Майкла увезли в больницу на острове Суинберн, и он лежал там среди напуганных и сломленных горем иммигрантов, не сумевших пройти медицинский контроль на острове Эллис, среди умирающих и неверно диагностированных. Лихорадка у него все усиливалась. Ему мерещилось пламя на потолке и в пламени — гнездо извивающихся, брызжущих ядом змей. Он пытался скрыться от них и понимал, что привязан к кровати. Он кричал, и на его лоб опускалась чья-то равнодушная холодная рука. Кто-то подносил к его губам стакан воды. Он пил и опять погружался в страшные видения.
Не один Майкл кричал в те дни в палате. На соседней кровати лежал прусский рабочий лет сорока, который здоровым и крепким сел на «Балтику», когда та делала короткую остановку в Гамбурге. На острове Эллис он одним из первых стоял в очереди на медицинский осмотр, когда кто-то сзади тронул его за плечо. Пруссак обернулся и увидел маленького высохшего старика в чересчур широком для того пальто. Старик поманил его, явно желая что-то сказать. Здоровяк наклонился, чтобы лучше слышать, и старик прошептал ему прямо в ухо цепочку бессмысленных невнятных слов.
Мужчина потряс головой, показывая, что не понимает, и вдруг обнаружил, что уже не может остановиться, что голова трясется все сильнее и сильнее, потому что эти непонятные звуки как будто поселились у него в голове. Они звучали все громче, метались внутри черепной коробки, бились о края, гудели пронзительно, словно стая ос. Он зажал уши пальцами, попытался крикнуть: «Пожалуйста, помогите мне», но не услышал собственного голоса. Лицо глядящего на него старика выражало только самое невинное удивление. Люди, стоящие в очереди, начали оглядываться. Мужчина обхватил руками голову, чтобы хоть как-то унять этот страшный шум, и упал на колени, выкрикивая что-то неразборчивое. На губах у него выступила пена. Врачи и люди в форме бежали к нему, поднимали веки, чтобы заглянуть в глаза, совали ему в рот кожаный ремешок. Последним, что он видел, перед тем как его запаковали в смирительную рубашку и отправили на остров Суинберн, был старик, который у опустевшего стола сам поставил печать в свои документы и поспешно скрылся в толпе на другой стороне.
Служащий иммиграционного бюро еще раз просмотрел документы и внимательно взглянул на стоящего перед ним человека. Тот выглядел куда старше своих шестидесяти четырех, но с этими изработавшимися крестьянами никогда не угадаешь: ему могло быть и шестьдесят, и сто лет.

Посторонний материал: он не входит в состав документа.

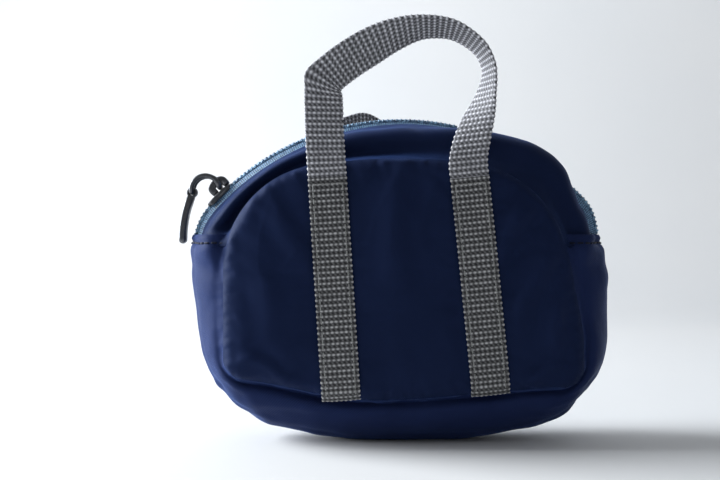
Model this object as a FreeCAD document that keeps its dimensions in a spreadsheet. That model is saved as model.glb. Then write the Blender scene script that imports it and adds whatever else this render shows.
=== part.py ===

— В каком году вы родились?
По другую сторону стола переводчик прокричал вопрос в ухо старика.
— В тысяча восемьсот тридцать пятом, — ответил тот.
Ну, раз так… Спина у старика была прямой, глаза ясные, и печать медицинской комиссии еще не просохла на его документах. Он уже предъявил кошелек с двадцатью американскими долларами и несколькими монетами. Достаточно на первое время. Нет никаких оснований не пропускать его.
Вот имечко, конечно…
— Давайте назовем вас как-нибудь по-американски, — предложил чиновник. — Вам самому так будет удобнее.
Под встревоженным взглядом старика он вычеркнул в документе слова «Иегуда Шальман» и твердым уверенным почерком написал сверху: «Джозеф Шаль».
13
В Маленькой Сирии наступал сезон Рождества со всеми его украшениями и праздниками. Неожиданно Джинн обнаружил, что Арбели то и дело пропадает в церкви. «Новена, — объяснял он. — Или День Непорочного зачатия. Или Откровение святому Иосифу. — Но что все это означает?» — спрашивал Джинн. И постепенно, с трепетом и не очень уверенно, Арбели начал излагать ему сжатую историю жизни Христа и основные законы его Церкви. Рассказы эти нередко сопровождались длинными запутанными, а иногда и сердитыми спорами.